> Requirements: Repeat exactly the lines running from the line that contains "for number in" to the line that contains "bpy.context.scene.collection.objects.link(empty)"; include both ends and add nothing.

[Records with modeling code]
══════

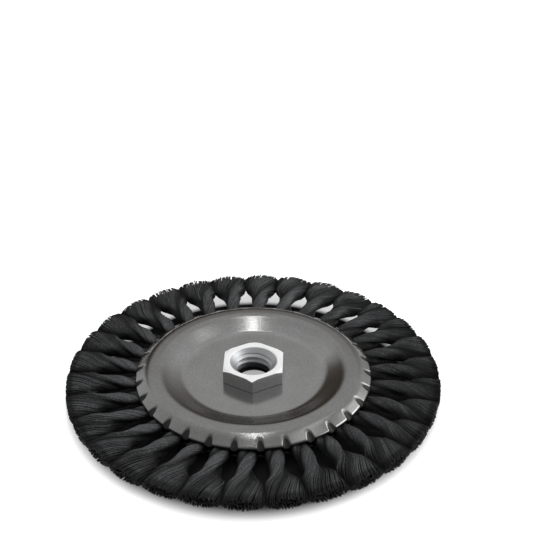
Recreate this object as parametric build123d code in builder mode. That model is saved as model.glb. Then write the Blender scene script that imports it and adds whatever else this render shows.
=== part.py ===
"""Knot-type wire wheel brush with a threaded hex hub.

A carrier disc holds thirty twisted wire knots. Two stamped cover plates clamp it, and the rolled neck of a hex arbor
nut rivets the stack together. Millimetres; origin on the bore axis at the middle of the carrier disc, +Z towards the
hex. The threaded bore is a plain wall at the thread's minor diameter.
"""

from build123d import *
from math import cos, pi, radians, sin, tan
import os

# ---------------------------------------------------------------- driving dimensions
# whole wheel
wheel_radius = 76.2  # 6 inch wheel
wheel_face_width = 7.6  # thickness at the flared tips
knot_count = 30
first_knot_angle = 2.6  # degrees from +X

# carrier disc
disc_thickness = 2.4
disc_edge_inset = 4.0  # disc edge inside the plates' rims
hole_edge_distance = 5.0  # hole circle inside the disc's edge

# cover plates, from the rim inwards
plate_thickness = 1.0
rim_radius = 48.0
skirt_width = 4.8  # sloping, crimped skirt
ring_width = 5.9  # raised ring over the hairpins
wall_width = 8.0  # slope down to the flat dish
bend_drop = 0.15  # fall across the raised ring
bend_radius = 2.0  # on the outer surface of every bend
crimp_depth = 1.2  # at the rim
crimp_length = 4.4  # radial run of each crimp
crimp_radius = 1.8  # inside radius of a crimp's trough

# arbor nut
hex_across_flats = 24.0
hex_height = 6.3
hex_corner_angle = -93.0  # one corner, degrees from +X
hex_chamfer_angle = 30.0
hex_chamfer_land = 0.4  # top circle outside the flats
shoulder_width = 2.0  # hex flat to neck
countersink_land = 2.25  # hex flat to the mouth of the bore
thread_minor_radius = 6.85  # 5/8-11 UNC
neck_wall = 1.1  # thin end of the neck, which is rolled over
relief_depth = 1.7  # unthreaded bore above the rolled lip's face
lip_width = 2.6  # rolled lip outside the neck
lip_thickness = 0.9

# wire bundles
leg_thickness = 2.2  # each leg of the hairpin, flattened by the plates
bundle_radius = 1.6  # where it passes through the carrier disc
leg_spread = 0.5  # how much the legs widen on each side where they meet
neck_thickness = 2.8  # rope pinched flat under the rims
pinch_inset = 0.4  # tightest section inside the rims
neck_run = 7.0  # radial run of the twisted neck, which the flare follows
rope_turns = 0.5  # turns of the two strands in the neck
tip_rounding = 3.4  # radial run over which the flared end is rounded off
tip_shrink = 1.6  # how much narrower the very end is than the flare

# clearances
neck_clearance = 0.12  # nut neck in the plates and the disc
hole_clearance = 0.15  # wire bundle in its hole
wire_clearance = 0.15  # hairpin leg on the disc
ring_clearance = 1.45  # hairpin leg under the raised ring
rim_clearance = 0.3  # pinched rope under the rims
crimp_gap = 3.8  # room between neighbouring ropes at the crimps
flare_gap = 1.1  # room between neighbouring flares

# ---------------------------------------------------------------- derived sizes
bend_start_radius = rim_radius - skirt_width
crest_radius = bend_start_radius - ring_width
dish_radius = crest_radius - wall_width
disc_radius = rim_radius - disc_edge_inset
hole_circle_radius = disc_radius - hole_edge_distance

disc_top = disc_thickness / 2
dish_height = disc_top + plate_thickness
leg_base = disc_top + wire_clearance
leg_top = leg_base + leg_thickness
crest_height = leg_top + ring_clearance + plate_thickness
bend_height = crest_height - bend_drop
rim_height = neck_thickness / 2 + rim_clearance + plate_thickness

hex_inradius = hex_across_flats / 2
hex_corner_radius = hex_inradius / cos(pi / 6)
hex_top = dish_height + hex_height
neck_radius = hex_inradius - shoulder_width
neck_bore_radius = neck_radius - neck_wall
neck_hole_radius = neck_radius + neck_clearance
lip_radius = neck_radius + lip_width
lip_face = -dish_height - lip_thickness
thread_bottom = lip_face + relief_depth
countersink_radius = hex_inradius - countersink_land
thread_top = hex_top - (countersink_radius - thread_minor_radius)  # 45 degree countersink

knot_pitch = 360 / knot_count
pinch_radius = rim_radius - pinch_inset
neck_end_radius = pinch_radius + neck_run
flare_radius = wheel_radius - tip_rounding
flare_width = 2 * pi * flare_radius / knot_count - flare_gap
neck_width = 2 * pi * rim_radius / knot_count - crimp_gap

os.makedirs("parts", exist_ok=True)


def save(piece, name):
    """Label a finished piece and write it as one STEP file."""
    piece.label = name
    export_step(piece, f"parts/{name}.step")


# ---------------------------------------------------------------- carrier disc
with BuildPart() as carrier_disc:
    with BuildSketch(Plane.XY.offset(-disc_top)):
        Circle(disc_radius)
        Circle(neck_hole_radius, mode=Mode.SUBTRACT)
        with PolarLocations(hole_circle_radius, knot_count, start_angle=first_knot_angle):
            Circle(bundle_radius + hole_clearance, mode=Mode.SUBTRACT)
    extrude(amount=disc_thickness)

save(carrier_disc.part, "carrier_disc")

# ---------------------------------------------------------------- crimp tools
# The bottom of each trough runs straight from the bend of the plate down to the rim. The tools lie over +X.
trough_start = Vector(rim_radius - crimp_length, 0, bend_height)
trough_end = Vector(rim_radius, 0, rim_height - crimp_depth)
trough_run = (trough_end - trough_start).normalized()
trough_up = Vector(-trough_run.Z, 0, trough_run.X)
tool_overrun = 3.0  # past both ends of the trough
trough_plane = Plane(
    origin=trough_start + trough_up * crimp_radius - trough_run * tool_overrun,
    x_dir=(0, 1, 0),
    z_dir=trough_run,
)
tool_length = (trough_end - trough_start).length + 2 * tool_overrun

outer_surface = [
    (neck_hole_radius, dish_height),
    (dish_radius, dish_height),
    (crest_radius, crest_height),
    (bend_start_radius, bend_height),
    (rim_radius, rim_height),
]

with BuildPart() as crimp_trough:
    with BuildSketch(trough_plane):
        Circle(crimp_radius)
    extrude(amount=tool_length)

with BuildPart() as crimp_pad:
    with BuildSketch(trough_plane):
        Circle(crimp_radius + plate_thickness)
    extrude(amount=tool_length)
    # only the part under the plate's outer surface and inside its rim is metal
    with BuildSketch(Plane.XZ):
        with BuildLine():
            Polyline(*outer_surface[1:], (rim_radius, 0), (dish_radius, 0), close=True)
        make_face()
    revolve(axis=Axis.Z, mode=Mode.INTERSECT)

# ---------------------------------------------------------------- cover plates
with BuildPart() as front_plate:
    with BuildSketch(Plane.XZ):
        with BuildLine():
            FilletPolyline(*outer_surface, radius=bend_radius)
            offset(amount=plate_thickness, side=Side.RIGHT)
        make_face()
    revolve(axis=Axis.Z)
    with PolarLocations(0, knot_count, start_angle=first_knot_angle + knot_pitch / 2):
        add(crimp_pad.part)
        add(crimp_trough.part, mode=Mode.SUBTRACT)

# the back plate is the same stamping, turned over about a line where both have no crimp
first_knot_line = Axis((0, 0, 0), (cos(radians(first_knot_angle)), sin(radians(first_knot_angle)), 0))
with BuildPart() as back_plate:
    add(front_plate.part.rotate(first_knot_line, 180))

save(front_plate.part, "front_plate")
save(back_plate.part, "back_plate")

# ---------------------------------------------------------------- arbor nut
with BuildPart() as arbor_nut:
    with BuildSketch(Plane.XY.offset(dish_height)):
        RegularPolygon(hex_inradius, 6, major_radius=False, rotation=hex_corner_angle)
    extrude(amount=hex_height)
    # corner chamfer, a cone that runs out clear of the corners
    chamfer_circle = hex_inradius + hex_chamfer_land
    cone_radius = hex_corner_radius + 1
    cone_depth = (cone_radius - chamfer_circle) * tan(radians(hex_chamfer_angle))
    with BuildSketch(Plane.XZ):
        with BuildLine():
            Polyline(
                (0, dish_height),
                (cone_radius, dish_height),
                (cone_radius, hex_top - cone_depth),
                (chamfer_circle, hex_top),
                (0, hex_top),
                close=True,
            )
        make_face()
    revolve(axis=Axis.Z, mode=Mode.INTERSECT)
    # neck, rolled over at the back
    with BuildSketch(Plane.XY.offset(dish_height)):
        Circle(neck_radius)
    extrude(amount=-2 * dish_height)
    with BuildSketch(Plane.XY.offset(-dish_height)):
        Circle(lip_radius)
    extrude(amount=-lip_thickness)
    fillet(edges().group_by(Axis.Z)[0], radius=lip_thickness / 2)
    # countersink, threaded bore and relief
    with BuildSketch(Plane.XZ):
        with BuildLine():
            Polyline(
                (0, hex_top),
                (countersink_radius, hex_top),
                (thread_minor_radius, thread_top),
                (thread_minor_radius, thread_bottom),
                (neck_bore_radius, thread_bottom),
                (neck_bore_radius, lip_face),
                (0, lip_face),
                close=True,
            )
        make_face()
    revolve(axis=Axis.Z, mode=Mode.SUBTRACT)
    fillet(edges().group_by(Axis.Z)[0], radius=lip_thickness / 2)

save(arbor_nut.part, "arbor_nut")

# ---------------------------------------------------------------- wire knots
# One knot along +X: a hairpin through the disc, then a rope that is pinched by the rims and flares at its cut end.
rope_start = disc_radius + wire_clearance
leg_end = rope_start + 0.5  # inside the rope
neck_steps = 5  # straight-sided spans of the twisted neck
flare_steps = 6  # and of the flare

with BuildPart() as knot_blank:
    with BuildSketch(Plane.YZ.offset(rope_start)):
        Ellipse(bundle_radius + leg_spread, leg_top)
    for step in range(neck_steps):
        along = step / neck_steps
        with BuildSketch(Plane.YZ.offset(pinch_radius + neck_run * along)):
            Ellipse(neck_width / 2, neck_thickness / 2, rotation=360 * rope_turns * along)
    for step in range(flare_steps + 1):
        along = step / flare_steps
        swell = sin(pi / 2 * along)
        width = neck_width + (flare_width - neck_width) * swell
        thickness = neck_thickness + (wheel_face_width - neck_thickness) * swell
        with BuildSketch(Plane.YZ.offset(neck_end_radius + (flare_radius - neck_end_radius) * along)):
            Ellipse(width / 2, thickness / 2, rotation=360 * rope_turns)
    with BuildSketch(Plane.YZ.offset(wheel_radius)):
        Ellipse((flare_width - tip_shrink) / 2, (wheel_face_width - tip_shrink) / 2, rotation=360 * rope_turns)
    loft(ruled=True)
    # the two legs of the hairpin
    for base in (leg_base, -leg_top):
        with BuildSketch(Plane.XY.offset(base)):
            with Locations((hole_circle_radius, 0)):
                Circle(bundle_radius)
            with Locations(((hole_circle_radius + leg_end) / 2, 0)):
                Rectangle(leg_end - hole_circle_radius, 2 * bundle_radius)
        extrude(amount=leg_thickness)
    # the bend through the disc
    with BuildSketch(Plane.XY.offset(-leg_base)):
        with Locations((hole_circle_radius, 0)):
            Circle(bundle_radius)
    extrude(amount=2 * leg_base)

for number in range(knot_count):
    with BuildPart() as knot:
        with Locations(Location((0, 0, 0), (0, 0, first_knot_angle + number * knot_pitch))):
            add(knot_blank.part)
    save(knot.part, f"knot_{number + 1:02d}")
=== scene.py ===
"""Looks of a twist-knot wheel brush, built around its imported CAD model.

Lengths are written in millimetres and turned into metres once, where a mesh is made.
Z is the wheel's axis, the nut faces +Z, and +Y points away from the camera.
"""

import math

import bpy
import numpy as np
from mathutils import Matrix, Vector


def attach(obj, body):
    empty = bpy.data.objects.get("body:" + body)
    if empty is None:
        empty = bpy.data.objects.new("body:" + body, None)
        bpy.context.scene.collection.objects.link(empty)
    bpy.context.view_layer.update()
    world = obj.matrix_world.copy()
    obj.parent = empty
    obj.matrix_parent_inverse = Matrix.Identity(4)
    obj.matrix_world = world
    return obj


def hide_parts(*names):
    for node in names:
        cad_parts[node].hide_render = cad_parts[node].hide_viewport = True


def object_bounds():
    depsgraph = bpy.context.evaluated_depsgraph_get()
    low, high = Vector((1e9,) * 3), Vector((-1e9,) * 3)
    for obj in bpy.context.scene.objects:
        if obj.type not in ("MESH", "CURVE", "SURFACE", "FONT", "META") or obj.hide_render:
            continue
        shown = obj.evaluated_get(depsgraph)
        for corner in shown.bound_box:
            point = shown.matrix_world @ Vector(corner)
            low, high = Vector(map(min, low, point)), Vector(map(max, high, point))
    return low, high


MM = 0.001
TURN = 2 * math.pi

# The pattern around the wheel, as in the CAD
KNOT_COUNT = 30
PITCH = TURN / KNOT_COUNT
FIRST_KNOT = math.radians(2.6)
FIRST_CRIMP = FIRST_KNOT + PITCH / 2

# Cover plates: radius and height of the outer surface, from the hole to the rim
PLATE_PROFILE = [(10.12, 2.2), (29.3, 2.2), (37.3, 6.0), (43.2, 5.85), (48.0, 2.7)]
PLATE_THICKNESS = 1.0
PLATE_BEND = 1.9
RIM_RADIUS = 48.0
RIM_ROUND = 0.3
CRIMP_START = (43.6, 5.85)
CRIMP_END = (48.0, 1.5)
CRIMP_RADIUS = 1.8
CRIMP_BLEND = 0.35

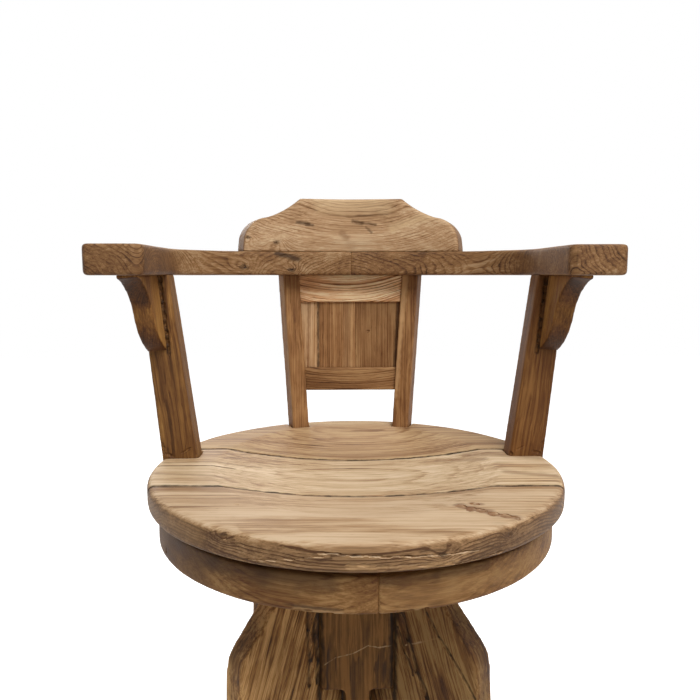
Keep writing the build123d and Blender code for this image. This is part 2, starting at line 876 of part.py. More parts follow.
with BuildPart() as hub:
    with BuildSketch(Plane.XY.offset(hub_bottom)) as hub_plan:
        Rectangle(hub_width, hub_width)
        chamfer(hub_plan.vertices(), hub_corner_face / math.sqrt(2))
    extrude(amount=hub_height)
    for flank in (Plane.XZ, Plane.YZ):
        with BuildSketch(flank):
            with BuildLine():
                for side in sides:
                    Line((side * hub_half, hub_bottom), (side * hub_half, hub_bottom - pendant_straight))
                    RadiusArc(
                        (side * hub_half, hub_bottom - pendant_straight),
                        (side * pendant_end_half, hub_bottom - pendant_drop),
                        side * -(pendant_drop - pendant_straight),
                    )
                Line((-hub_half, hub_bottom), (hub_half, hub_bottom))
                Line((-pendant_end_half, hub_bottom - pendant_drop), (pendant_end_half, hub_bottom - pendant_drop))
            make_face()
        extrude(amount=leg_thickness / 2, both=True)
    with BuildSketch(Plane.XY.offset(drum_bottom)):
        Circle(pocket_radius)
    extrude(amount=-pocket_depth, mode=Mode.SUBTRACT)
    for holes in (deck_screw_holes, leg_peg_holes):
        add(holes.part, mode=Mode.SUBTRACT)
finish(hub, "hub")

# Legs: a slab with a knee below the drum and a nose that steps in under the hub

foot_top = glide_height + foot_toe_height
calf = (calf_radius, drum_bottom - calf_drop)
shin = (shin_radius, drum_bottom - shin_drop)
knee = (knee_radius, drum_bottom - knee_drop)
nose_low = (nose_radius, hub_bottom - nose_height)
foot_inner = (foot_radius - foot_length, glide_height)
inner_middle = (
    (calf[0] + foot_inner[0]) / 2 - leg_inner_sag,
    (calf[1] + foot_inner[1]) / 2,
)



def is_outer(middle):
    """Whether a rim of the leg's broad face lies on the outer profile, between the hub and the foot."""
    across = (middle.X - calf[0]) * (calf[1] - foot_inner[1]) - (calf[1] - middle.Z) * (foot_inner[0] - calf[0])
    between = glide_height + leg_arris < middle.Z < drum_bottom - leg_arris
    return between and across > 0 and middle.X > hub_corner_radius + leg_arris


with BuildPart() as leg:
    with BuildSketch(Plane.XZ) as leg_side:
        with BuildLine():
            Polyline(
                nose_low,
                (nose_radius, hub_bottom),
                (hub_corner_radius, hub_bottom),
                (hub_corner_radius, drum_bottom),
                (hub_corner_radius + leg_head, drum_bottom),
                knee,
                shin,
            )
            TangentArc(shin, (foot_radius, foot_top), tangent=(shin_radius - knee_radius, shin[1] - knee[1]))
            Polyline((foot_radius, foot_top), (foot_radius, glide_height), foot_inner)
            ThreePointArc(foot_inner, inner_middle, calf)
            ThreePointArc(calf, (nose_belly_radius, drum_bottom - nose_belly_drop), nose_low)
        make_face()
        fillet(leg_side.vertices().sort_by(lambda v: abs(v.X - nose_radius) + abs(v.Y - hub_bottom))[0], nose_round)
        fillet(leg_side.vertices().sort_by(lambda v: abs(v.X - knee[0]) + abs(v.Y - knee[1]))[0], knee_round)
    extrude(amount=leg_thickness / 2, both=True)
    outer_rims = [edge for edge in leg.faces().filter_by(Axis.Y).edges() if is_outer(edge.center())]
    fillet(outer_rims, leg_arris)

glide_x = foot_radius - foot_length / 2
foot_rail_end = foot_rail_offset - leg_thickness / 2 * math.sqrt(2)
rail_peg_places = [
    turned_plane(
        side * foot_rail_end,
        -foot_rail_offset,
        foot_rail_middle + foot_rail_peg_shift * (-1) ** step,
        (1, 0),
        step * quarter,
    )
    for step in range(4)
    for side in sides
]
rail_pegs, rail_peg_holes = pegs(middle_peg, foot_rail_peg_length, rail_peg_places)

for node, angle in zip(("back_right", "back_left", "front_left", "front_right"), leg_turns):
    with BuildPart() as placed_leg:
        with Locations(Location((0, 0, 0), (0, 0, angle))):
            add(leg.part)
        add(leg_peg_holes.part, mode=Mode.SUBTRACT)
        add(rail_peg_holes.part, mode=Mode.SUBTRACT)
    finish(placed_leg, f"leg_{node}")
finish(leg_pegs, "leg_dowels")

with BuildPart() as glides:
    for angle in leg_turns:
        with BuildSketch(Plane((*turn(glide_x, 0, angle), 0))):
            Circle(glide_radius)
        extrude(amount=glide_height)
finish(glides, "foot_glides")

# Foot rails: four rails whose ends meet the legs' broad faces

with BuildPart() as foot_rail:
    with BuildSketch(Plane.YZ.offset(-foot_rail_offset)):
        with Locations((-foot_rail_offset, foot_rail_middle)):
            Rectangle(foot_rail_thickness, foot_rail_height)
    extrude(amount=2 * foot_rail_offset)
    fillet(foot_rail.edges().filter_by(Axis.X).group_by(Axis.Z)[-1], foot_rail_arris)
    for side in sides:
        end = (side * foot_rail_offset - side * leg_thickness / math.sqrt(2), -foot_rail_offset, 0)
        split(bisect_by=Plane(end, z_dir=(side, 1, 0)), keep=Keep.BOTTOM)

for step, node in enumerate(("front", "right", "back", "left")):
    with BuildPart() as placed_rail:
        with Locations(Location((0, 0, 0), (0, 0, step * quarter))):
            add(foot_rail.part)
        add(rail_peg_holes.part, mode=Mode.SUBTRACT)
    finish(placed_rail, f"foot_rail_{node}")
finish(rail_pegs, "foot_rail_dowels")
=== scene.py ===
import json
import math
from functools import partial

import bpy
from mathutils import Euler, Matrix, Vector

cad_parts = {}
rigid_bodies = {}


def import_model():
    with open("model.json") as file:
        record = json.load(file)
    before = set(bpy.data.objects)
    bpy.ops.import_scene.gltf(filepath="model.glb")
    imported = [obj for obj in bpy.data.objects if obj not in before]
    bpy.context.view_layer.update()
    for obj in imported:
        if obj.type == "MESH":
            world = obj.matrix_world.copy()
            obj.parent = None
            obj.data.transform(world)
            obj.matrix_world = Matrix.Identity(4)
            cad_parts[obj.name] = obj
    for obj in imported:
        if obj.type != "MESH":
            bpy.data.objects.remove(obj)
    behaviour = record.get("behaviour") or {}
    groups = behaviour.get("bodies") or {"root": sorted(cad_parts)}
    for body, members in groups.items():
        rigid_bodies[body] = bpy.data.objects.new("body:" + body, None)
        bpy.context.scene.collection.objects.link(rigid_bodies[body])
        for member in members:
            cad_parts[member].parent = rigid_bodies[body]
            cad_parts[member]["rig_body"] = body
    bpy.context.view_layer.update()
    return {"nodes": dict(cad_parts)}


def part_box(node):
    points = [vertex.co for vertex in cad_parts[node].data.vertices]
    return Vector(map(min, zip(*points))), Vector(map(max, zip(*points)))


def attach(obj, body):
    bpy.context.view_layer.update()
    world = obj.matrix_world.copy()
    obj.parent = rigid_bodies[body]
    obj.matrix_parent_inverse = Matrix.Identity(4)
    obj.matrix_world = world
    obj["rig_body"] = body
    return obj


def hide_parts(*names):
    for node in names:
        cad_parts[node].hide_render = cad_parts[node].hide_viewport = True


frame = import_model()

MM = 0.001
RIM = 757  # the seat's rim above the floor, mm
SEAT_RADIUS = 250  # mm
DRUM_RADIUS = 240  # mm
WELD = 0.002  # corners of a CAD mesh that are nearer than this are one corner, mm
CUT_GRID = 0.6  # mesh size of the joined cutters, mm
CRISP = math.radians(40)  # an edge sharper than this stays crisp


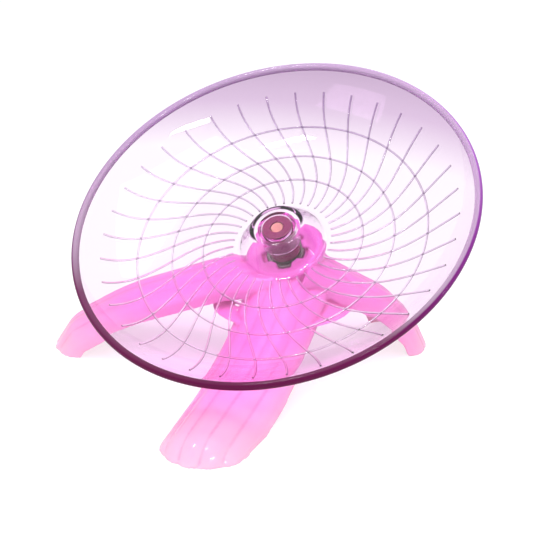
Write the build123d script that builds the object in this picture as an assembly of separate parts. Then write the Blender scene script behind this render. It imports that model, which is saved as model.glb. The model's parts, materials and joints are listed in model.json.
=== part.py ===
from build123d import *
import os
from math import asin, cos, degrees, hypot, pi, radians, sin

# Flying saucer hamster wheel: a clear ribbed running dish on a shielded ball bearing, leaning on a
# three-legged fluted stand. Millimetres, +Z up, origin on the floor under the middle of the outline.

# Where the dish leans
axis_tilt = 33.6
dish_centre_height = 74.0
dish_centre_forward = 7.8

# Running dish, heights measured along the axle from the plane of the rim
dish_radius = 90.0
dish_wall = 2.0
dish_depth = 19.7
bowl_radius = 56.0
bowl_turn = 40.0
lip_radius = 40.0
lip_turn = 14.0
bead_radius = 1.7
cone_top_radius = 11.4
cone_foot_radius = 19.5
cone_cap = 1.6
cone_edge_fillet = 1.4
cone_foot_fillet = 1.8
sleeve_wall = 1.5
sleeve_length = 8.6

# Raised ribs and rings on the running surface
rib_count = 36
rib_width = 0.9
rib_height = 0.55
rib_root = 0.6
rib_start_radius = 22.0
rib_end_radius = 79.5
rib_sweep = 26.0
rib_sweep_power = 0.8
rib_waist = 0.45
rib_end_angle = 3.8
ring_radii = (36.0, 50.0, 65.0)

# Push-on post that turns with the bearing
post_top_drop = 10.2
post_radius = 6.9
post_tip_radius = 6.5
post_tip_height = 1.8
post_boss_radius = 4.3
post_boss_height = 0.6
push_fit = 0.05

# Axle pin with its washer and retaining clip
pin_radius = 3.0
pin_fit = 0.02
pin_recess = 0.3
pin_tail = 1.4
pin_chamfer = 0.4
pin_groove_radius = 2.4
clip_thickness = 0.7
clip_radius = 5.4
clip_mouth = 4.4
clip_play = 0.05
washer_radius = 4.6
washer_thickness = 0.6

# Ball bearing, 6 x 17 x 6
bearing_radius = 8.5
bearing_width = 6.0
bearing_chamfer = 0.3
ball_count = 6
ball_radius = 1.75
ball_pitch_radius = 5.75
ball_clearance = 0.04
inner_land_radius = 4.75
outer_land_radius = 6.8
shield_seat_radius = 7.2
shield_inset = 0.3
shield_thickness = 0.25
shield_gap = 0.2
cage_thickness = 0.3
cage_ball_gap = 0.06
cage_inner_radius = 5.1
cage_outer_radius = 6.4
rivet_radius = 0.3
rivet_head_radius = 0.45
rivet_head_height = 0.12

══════

> Problem solution:
for number in range(knot_count):
    with BuildPart() as knot:
        with Locations(Location((0, 0, 0), (0, 0, first_knot_angle + number * knot_pitch))):
            add(knot_blank.part)
    save(knot.part, f"knot_{number + 1:02d}")
=== scene.py ===
"""Looks of a twist-knot wheel brush, built around its imported CAD model.

Lengths are written in millimetres and turned into metres once, where a mesh is made.
Z is the wheel's axis, the nut faces +Z, and +Y points away from the camera.
"""

import math

import bpy
import numpy as np
from mathutils import Matrix, Vector


def attach(obj, body):
    empty = bpy.data.objects.get("body:" + body)
    if empty is None:
        empty = bpy.data.objects.new("body:" + body, None)
        bpy.context.scene.collection.objects.link(empty)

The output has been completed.